## [Dataset extract]
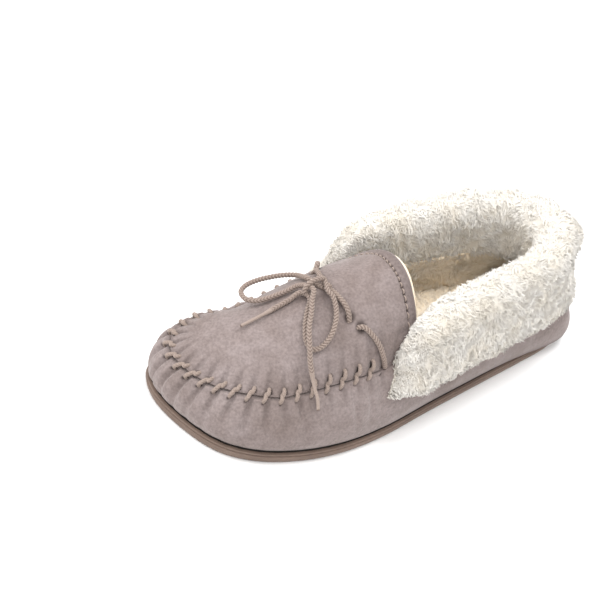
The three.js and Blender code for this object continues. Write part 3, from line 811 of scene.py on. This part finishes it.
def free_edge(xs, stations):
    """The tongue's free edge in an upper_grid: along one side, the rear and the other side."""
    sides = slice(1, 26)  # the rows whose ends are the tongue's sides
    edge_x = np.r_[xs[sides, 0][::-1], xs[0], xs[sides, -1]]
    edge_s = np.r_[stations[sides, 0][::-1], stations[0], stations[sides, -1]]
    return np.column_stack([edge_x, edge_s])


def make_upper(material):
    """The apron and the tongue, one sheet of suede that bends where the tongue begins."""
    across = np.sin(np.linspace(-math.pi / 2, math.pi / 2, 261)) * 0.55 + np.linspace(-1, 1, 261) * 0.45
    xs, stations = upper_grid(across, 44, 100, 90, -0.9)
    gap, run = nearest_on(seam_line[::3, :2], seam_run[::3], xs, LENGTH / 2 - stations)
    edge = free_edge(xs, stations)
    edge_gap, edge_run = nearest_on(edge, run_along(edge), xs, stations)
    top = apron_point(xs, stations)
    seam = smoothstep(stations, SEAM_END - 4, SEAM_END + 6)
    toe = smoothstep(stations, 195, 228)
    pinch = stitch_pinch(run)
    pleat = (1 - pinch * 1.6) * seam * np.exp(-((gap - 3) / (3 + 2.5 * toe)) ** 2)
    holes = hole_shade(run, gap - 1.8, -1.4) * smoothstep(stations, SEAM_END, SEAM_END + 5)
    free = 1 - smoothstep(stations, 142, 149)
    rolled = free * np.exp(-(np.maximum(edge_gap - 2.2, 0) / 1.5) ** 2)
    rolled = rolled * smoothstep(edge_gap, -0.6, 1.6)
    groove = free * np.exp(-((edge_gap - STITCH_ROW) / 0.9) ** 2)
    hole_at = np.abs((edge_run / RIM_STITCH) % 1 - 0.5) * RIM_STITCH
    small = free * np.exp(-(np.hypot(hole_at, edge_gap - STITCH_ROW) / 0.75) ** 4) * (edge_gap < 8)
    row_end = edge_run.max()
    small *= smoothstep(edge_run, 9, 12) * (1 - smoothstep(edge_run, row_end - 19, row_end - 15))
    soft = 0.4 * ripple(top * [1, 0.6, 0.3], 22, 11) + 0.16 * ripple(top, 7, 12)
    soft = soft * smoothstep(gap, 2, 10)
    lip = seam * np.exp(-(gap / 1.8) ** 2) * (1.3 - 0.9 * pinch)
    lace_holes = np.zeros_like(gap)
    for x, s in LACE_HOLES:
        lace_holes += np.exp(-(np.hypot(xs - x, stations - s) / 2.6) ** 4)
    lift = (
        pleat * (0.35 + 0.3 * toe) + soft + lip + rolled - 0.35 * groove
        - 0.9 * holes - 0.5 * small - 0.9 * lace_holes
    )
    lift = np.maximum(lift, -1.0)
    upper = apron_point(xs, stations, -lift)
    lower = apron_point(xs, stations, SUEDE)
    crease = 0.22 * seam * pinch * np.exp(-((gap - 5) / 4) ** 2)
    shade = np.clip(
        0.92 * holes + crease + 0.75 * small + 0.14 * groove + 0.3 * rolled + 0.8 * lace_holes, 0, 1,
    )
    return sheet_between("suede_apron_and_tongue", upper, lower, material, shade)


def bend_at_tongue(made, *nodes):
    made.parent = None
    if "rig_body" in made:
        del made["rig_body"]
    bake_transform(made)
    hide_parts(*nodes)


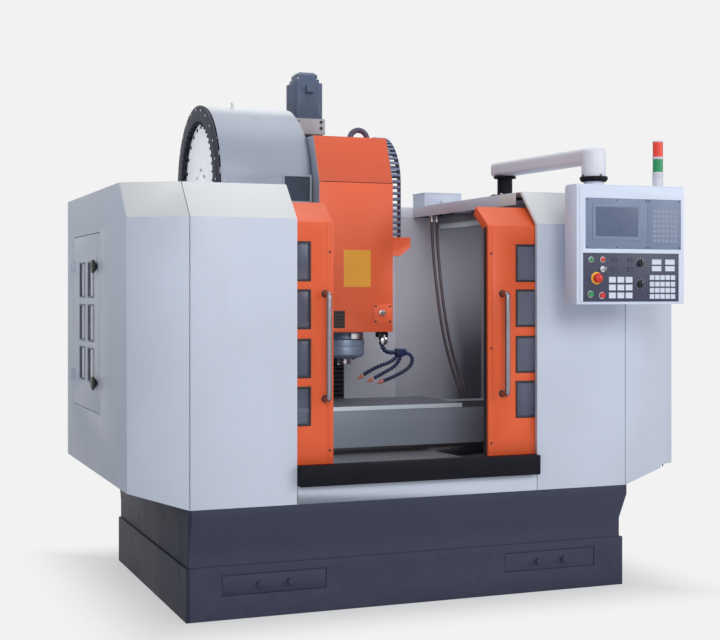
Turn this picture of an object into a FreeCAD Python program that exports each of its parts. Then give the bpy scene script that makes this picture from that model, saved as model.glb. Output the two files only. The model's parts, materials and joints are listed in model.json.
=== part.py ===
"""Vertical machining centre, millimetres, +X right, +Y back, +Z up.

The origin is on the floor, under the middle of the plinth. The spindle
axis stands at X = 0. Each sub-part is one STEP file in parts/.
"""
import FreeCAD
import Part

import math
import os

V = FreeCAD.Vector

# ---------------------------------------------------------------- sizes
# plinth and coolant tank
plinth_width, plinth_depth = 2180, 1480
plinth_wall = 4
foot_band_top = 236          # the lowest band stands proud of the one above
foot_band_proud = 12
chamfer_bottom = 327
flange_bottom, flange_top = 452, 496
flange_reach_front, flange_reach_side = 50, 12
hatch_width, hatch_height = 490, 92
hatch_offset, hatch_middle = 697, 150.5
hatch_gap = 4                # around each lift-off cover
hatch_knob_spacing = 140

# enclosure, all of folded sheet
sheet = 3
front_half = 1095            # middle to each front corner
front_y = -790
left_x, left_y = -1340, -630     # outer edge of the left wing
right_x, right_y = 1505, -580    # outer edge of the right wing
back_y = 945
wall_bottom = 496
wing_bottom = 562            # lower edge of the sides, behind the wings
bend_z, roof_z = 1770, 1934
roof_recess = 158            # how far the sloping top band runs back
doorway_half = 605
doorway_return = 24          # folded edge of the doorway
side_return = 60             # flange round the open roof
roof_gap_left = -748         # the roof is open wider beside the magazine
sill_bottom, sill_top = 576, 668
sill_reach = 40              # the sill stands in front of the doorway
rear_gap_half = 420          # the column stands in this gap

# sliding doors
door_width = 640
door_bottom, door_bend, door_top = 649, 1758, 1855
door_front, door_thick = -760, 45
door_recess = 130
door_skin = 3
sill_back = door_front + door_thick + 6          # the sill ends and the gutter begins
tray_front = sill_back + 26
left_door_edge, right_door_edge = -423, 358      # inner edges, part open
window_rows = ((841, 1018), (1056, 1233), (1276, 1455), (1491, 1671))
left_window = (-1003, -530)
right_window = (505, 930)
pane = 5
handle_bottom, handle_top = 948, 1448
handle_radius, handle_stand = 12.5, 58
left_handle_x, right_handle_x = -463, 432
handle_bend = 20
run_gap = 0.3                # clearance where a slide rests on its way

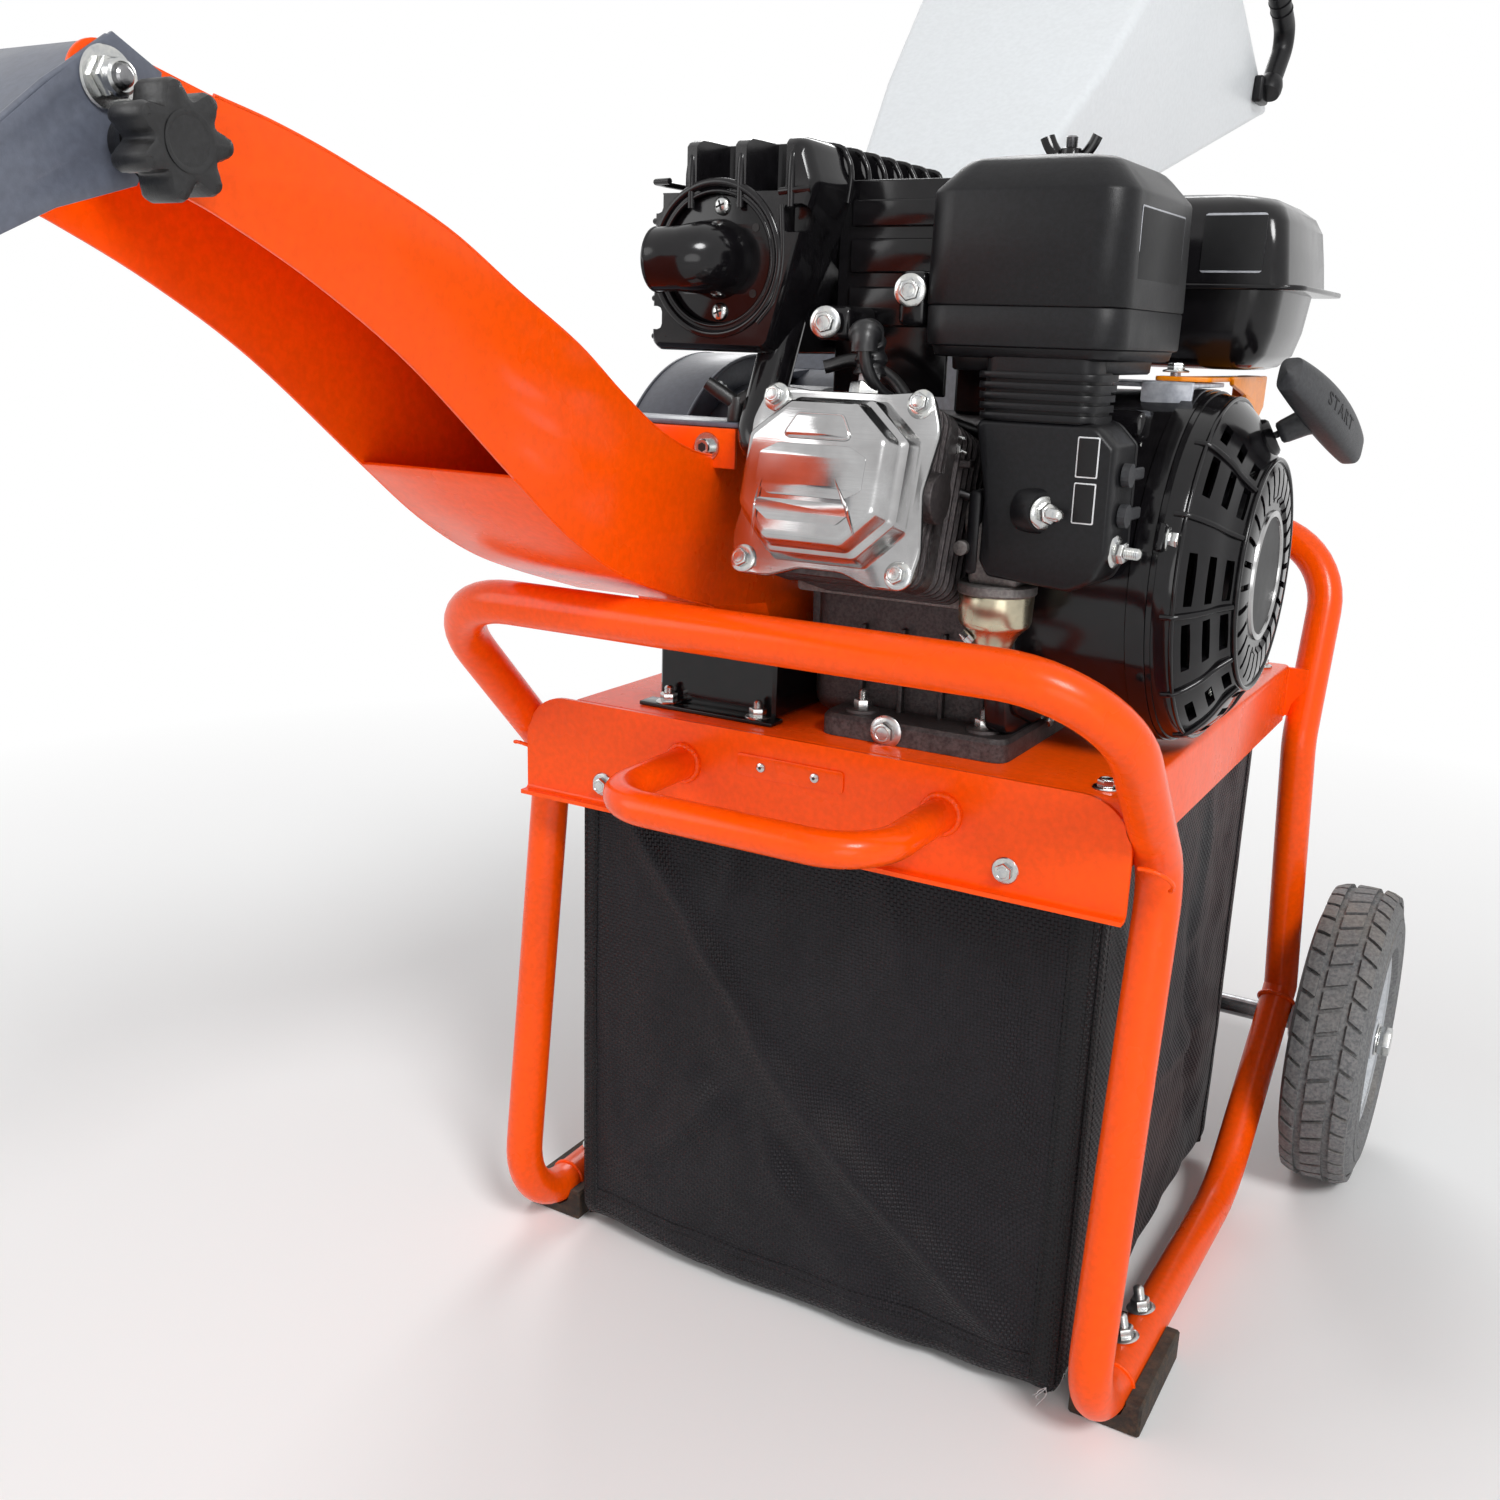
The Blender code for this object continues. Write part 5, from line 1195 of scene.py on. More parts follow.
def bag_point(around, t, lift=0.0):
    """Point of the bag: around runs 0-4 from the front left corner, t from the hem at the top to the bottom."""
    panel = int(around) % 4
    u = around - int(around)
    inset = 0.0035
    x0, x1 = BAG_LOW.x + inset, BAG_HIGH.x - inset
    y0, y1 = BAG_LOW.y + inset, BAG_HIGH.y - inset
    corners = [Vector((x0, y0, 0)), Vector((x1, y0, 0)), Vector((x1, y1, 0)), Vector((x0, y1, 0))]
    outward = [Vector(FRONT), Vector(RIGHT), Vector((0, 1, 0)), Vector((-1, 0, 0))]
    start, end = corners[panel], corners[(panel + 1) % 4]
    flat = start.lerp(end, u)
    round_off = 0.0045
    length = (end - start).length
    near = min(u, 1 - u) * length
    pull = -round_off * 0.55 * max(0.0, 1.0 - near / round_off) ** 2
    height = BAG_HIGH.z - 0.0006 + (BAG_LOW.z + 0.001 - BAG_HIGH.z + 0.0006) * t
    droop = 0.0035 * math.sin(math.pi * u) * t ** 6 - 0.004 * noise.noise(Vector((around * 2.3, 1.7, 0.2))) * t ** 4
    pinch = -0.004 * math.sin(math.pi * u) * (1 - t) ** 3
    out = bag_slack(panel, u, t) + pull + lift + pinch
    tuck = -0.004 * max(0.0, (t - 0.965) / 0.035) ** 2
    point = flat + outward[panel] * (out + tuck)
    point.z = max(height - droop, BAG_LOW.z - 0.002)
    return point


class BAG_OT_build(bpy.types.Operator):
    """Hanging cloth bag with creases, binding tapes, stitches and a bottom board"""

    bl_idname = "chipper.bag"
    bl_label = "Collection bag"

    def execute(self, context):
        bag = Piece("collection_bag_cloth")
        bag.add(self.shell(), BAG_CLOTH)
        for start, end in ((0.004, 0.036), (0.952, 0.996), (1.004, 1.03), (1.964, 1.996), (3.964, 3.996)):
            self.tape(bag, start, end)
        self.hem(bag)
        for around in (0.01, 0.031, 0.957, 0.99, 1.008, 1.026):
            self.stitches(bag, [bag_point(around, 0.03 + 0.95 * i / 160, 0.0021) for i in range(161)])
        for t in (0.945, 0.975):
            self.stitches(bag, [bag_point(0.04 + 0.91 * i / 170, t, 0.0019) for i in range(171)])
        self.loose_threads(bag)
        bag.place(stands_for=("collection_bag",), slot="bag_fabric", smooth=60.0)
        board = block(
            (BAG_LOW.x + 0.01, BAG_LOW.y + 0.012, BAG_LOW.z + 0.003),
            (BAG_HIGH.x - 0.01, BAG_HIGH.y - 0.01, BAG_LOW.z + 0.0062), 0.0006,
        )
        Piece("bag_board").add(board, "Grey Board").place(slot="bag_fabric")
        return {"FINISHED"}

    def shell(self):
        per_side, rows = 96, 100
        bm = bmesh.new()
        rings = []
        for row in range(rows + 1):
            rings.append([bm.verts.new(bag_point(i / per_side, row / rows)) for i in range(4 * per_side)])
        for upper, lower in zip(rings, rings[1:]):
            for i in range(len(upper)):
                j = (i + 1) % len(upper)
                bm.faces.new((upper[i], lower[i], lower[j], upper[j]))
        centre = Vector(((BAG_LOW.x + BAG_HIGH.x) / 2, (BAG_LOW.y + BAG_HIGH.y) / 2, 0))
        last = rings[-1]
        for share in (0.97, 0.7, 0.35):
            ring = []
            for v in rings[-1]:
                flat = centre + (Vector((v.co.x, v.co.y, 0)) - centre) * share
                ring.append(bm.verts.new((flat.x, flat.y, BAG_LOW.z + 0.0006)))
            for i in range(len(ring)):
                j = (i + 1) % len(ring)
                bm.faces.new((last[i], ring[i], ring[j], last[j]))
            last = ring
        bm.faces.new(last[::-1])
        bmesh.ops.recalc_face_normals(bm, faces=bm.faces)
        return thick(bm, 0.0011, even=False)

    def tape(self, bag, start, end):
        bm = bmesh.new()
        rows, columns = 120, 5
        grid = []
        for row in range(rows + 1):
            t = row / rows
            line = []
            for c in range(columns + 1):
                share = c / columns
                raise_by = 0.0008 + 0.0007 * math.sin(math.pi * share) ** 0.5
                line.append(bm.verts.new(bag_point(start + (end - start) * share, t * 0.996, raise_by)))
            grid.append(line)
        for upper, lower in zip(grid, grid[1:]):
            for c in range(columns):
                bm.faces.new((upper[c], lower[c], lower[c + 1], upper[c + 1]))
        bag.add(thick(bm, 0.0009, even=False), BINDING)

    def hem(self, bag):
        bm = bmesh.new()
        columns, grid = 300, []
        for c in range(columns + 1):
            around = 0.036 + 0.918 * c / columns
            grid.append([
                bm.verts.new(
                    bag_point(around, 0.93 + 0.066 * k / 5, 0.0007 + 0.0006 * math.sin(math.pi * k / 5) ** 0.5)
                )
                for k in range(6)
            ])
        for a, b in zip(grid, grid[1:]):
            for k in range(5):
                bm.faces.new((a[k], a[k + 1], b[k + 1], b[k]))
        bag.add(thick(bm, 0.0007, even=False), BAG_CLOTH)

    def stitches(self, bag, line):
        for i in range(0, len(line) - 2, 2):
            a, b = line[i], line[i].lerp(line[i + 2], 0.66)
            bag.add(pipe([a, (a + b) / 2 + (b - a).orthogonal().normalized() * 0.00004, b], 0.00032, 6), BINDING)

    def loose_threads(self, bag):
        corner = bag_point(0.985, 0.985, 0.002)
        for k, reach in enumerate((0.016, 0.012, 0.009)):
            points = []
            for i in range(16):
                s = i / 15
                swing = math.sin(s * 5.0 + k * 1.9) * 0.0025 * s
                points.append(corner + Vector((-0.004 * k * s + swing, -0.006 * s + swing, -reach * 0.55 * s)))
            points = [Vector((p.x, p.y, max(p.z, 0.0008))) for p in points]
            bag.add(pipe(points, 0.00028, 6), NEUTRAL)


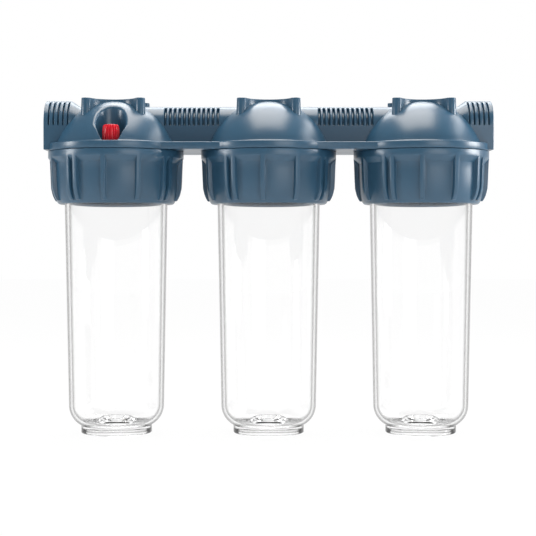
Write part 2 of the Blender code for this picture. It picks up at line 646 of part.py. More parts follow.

## [Aim]
Exactly as they appear, please write out the lines from the opening of the listing above down to the line containing "return np.column_stack([edge_x, edge_s])", with both end lines included.

## [Exercise answer]
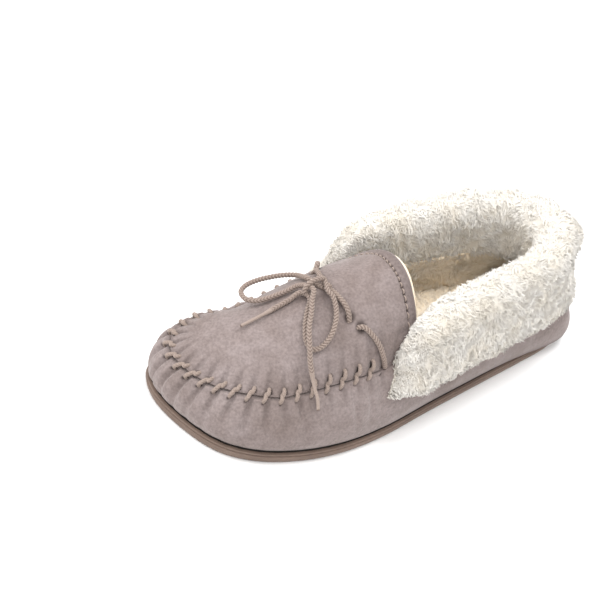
The three.js and Blender code for this object continues. Write part 3, from line 811 of scene.py on. This part finishes it.
def free_edge(xs, stations):
    """The tongue's free edge in an upper_grid: along one side, the rear and the other side."""
    sides = slice(1, 26)  # the rows whose ends are the tongue's sides
    edge_x = np.r_[xs[sides, 0][::-1], xs[0], xs[sides, -1]]
    edge_s = np.r_[stations[sides, 0][::-1], stations[0], stations[sides, -1]]
    return np.column_stack([edge_x, edge_s])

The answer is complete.